The question now is less whether musicians will get political—they already are—and more how they can cut through the noise. McDonald’s career offers one answer: lean into specificity, don’t be afraid of being funny and furious at the same time, and accept that you may be remembered for one song even if you’ve written hundreds.


Assessing the Legacy of Country Joe McDonald

As a figure in the story of rock and protest, Country Joe McDonald earns something like a four-out-of-five-star legacy. On one hand, his discography is uneven, and younger listeners often know him only as a historical clip rather than a living artist. On the other, the peaks are undeniable: a definitive antiwar anthem, a career-long commitment to calling out official narratives, and a sense of humor that kept the music from drowning in self-importance.
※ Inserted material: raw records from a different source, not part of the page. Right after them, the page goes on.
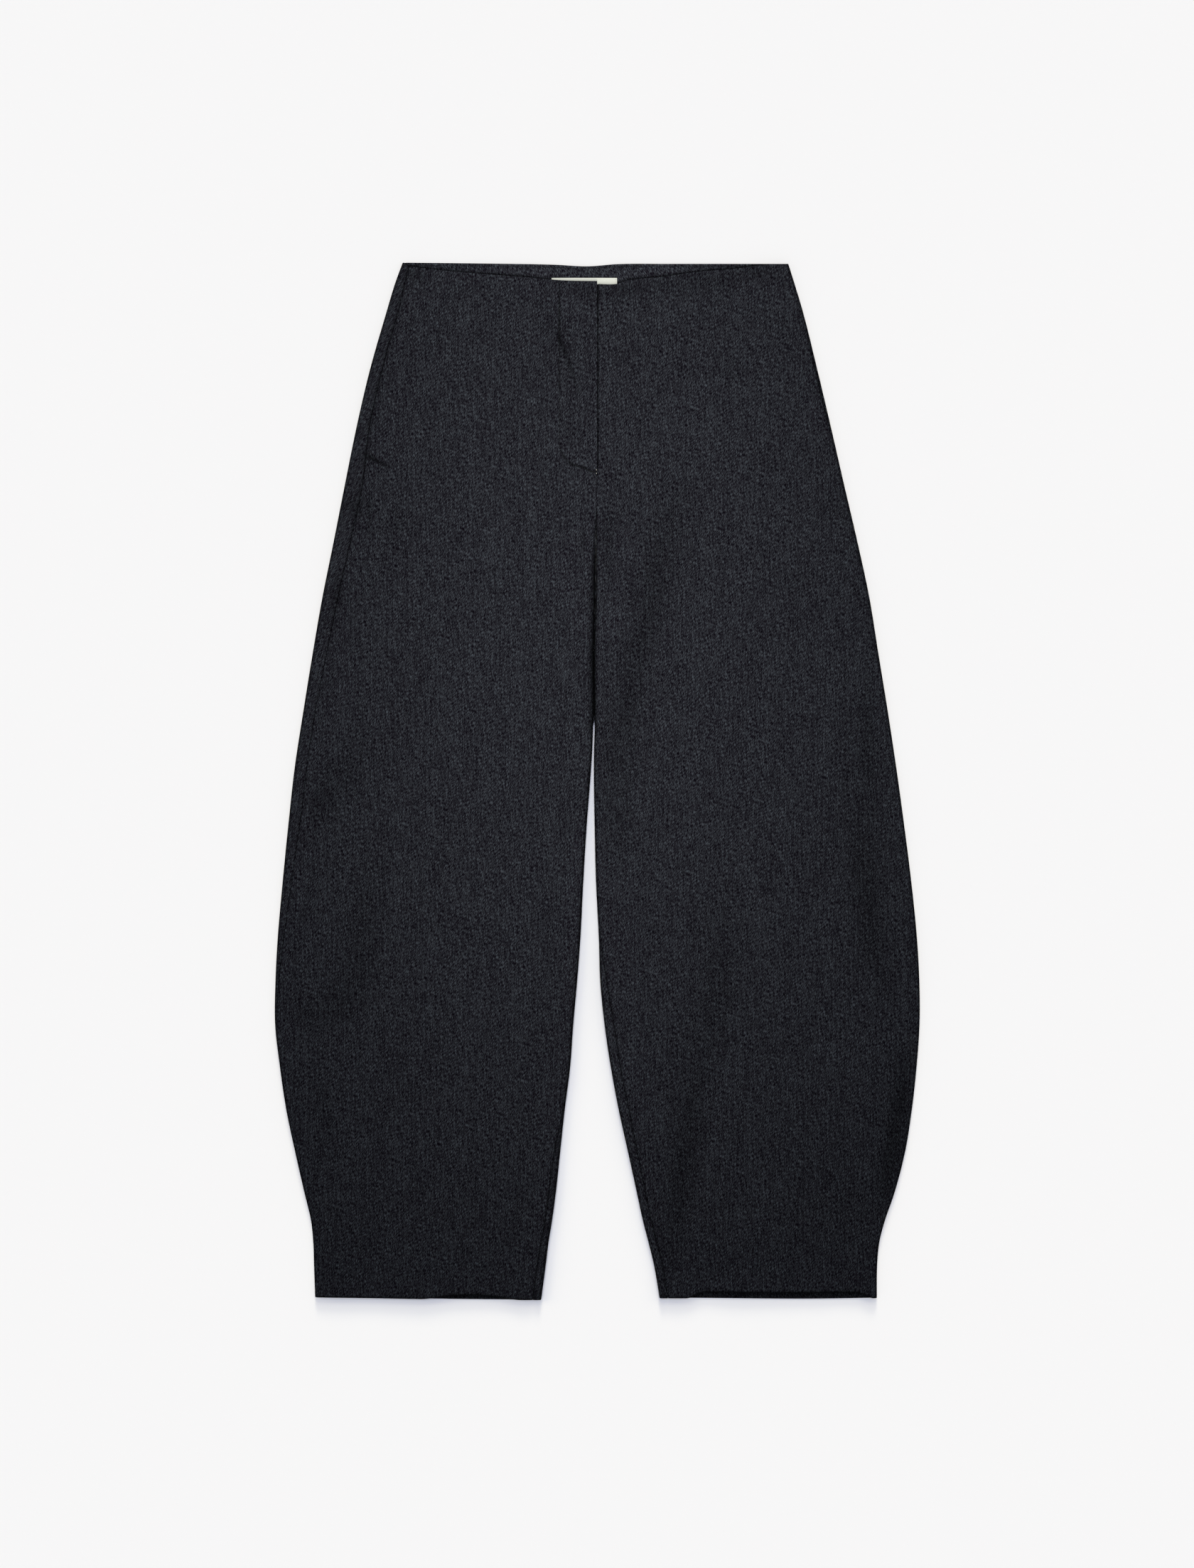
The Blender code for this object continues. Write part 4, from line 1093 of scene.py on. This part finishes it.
# The floor, the light and the camera. The floor is painted board, rolled matt: an even pale grey, no gloss.
corners = np.array(((-1, -1), (1, -1), (1, 1), (-1, 1))) * FLOOR["half_side"]
floor_mesh = bpy.data.meshes.new("floor")
floor_mesh.from_pydata([(*corner, -FLOOR["drop"]) for corner in corners.tolist()], [], [(0, 1, 2, 3)])
floor_material, _, floor_shader = new_material("matt_painted_board", 1.0, 0.0)
floor_shader.inputs["Base Color"].default_value = srgb(PALE)
floor_mesh.materials.append(floor_material)
floor = bpy.data.objects.new("floor", floor_mesh)
bpy.context.scene.collection.objects.link(floor)

world = bpy.data.worlds.new("soft_studio")
world.use_nodes = True
tree = world.node_tree
rays = add_node(tree, "ShaderNodeLightPath").outputs["Is Camera Ray"]
light = add_node(tree, "ShaderNodeMapRange", {"Value": rays, "To Min": WORLD_LIGHT, "To Max": srgb(PALE)[0]})
tint = blended(tree, rays, ((0.0, SHADE_TINT), (1.0, "#ffffff")))
tree.links.new(tint, tree.nodes["Background"].inputs["Color"])
tree.links.new(light.outputs["Result"], tree.nodes["Background"].inputs["Strength"])
bpy.context.scene.world = world

key_data = bpy.data.lights.new("key", "AREA")
key_data.shape = "RECTANGLE"
key_data.size = KEY["wide"]
key_data.size_y = KEY["long"]
key_data.energy = KEY["power"]
key = bpy.data.objects.new("key", key_data)
key.location = KEY["place"]
key.visible_camera = False
bpy.context.scene.collection.objects.link(key)
key.light_linking.receiver_collection = group("lit_by_key", [*pieces.values(), *sum(sewn_on.values(), [])])
floor_only = group("lit_by_suns", [floor])
for name, settings in SUNS.items():
    sun = sun_light(name + "_sun", *settings)
    sun.light_linking.receiver_collection = floor_only
    if name in ("right", "left"):
        leg = [pieces["front_" + name], pieces["back_" + name]]
        sun.light_linking.blocker_collection = group(name + "_leg", leg)

camera_data = bpy.data.cameras.new("camera")
camera_data.lens = CAMERA["lens"]
camera_data.sensor_width = CAMERA["sensor"]
camera = bpy.data.objects.new("camera", camera_data)
camera.location = (0.0, CAMERA["y"], CAMERA["height"])
bpy.context.scene.collection.objects.link(camera)
bpy.context.scene.camera = camera
bpy.context.scene.view_settings.view_transform = "Standard"
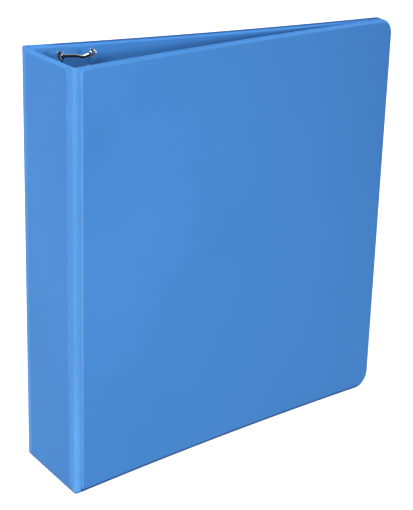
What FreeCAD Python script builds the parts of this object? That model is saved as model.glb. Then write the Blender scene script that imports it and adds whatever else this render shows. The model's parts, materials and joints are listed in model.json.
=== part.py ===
"""Ring binder for letter paper, closed and standing on its lower edge.

The case is three boards sealed between an outer and an inner vinyl skin, with a welded
hinge web each side of the spine. A three-ring D-ring mechanism is riveted to the back cover.

Units are millimetres. +Z is up, +X runs from the spine to the fore edge, and +Y from the front
cover to the back cover. The origin is the centre of the footprint, on the standing surface.
"""

import FreeCAD, Part
import math
import os

V = FreeCAD.Vector
OUT = "parts"

# The case
case_height = 292.0        # standing height over the sealed edges
cover_width = 282.0        # from a hinge fold to the fore edge
spine_width = 69.5         # from one hinge fold to the other
front_lean = 7.4           # degrees that the closed front cover leans in
fore_gap = 5.4             # between the two covers' middle planes at the fore edge
front_bow = 3.3            # how far the front cover is warped inwards at mid width
back_bow = 5.2             # the same for the back cover
corner_radius = 12.0       # outer corners at the fore edge

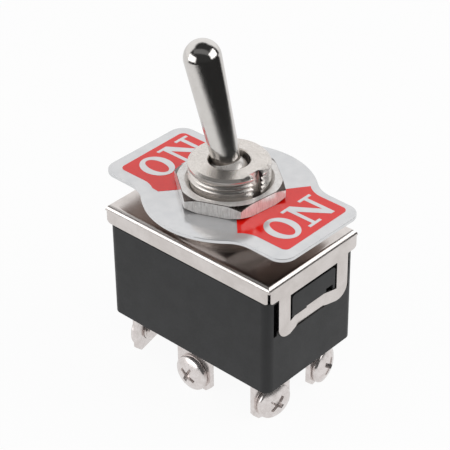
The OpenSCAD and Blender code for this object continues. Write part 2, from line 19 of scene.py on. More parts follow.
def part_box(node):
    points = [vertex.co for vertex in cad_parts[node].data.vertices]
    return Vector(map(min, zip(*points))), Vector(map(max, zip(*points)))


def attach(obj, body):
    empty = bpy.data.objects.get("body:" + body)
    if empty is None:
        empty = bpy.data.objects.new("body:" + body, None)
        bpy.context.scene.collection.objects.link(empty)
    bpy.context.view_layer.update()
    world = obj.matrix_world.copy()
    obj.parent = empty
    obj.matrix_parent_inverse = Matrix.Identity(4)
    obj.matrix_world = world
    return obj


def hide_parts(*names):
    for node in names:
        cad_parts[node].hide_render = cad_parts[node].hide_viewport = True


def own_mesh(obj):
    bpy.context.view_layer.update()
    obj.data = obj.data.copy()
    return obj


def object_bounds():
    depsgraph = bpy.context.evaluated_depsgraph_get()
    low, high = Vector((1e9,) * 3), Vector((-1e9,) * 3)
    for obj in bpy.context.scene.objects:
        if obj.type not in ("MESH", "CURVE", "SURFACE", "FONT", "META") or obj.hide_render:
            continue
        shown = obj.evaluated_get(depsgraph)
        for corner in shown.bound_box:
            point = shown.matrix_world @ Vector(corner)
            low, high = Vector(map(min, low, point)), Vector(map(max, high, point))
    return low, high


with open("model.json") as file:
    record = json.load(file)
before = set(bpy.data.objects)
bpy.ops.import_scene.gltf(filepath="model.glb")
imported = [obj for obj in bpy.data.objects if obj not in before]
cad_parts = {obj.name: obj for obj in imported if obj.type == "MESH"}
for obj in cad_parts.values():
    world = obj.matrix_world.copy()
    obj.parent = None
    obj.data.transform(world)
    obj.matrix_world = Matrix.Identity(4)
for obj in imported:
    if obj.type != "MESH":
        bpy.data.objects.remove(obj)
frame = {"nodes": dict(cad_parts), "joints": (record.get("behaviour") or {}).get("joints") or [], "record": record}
cad_low, cad_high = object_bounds()
MM = 0.001
print("CAD box, mm:", [round(v / MM, 2) for v in (*cad_low, *cad_high)])


# %% [markdown]
# ## Camera
#
# A small part looks right from well back through a long lens, because its
# parallel edges then stay nearly parallel. The camera is placed on a sphere
# round a point inside the switch: a turn, a rise and a distance say where, and
# a slight roll tips it sideways.

# %% Camera
CAMERA_TURN, CAMERA_RISE, CAMERA_ROLL = (math.radians(v) for v in (42.57, 34.27, -0.73))
CAMERA_DISTANCE = 251.34 * MM
CAMERA_AIM = Vector((-1.02, 0, -8.95)) * MM
SENSOR_WIDTH, LENS_LENGTH = 36, 137.39
CLIP_NEAR, CLIP_FAR = 0.005, 20

camera_back = Vector((math.sin(CAMERA_TURN) * math.cos(CAMERA_RISE),
                      -math.cos(CAMERA_TURN) * math.cos(CAMERA_RISE), math.sin(CAMERA_RISE)))
level_right = Vector((math.cos(CAMERA_TURN), math.sin(CAMERA_TURN), 0))
level_up = camera_back.cross(level_right)
camera_right = math.cos(CAMERA_ROLL) * level_right + math.sin(CAMERA_ROLL) * level_up
camera_up = math.cos(CAMERA_ROLL) * level_up - math.sin(CAMERA_ROLL) * level_right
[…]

In the long view of entertainment history, McDonald stands alongside artists like Bob Dylan, Joan Baez, and Phil Ochs, not as their mirror image but as their mischievous cousin—the one who understands that ridicule can be as powerful as lament. His death at 84 doesn’t just close the book on one musician’s life; it nudges us to revisit what protest music can be in an age when everyone has a platform but not everyone has an anthem.

As future festivals grapple with how political they want to be, and as new generations of songwriters reckon with war, inequality, and climate crises, McDonald’s career offers both a warning and an invitation. You may never again get half a million people chanting the same words in the same field—but you can still aim for the kind of song that makes them want to.